*** Stored rows
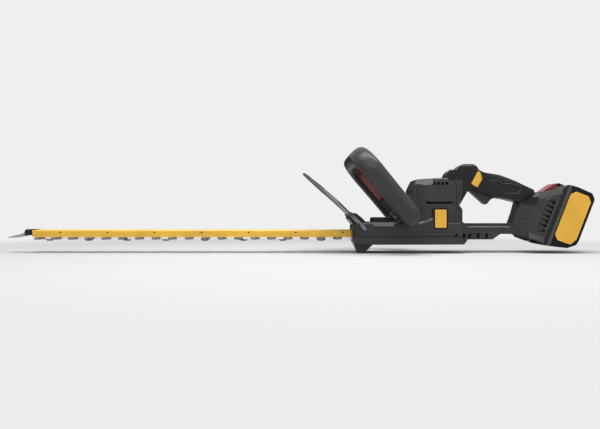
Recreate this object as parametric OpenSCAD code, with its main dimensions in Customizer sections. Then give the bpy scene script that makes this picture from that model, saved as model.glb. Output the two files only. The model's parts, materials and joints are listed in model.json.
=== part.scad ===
// Cordless hedge trimmer, built as an assembly of separate pieces.
// The blade points along -X, the battery sits at +X, Z is up and Y = 0 is the middle plane.

/* [Cutting bar] */
// Length of the guide bar in front of its root under the guard
bar_length = 617; // [400:1:760]
// Half of the width of the guide bar
bar_half = 13; // [12:0.5:16]
// Height of the guide bar
bar_height = 13.6; // [11:0.2:18]
// Wall of the guide bar
bar_wall = 2.2; // [1.6:0.1:3]
// Height of the underside of the guide bar above the ground
bar_z = 30.6; // [29.5:0.1:32]
// Thickness of each blade
blade_t = 2.1; // [1.6:0.1:2.4]
// Half of the width of the blade's spine
spine_half = 14; // [12:0.5:17]
// Distance of the tooth tips from the middle plane
tooth_reach = 38; // [30:1:46]
// Distance from tooth to tooth
tooth_pitch = 32; // [26:1:40]
// Width of a tooth at its root
tooth_root_w = 14; // [10:0.5:18]
// Width of a tooth at its tip
tooth_tip_w = 7; // [4:0.5:10]
// Width of the ground bevel along a tooth's flanks
tooth_bevel = 2.6; // [1:0.1:3]
// Travel of each blade to either side of its middle
stroke = 8; // [5:0.5:9]
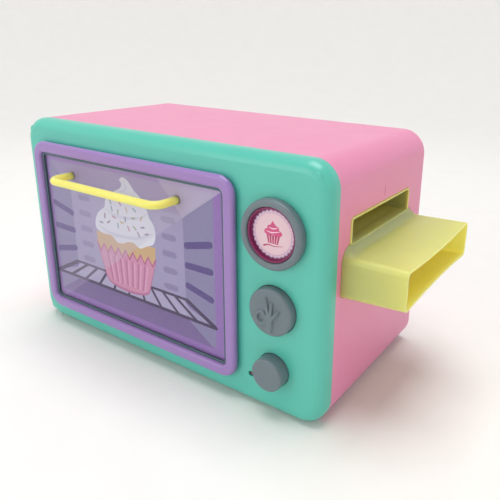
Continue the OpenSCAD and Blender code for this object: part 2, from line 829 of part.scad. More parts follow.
******
Task requirements = Write the material out again in its entirety, exactly as shown.

Problem solution =
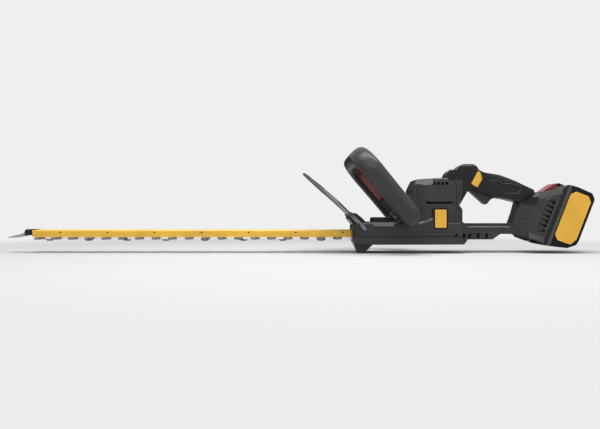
Recreate this object as parametric OpenSCAD code, with its main dimensions in Customizer sections. Then give the bpy scene script that makes this picture from that model, saved as model.glb. Output the two files only. The model's parts, materials and joints are listed in model.json.
=== part.scad ===
// Cordless hedge trimmer, built as an assembly of separate pieces.
// The blade points along -X, the battery sits at +X, Z is up and Y = 0 is the middle plane.

/* [Cutting bar] */
// Length of the guide bar in front of its root under the guard
bar_length = 617; // [400:1:760]
// Half of the width of the guide bar
bar_half = 13; // [12:0.5:16]
// Height of the guide bar
bar_height = 13.6; // [11:0.2:18]
// Wall of the guide bar
bar_wall = 2.2; // [1.6:0.1:3]
// Height of the underside of the guide bar above the ground
bar_z = 30.6; // [29.5:0.1:32]
// Thickness of each blade
blade_t = 2.1; // [1.6:0.1:2.4]
// Half of the width of the blade's spine
spine_half = 14; // [12:0.5:17]
// Distance of the tooth tips from the middle plane
tooth_reach = 38; // [30:1:46]
// Distance from tooth to tooth
tooth_pitch = 32; // [26:1:40]
// Width of a tooth at its root
tooth_root_w = 14; // [10:0.5:18]
// Width of a tooth at its tip
tooth_tip_w = 7; // [4:0.5:10]
// Width of the ground bevel along a tooth's flanks
tooth_bevel = 2.6; // [1:0.1:3]
// Travel of each blade to either side of its middle
stroke = 8; // [5:0.5:9]
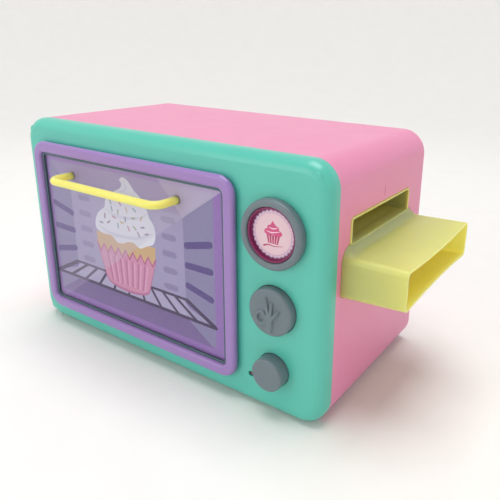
Continue the OpenSCAD and Blender code for this object: part 2, from line 829 of part.scad. More parts follow.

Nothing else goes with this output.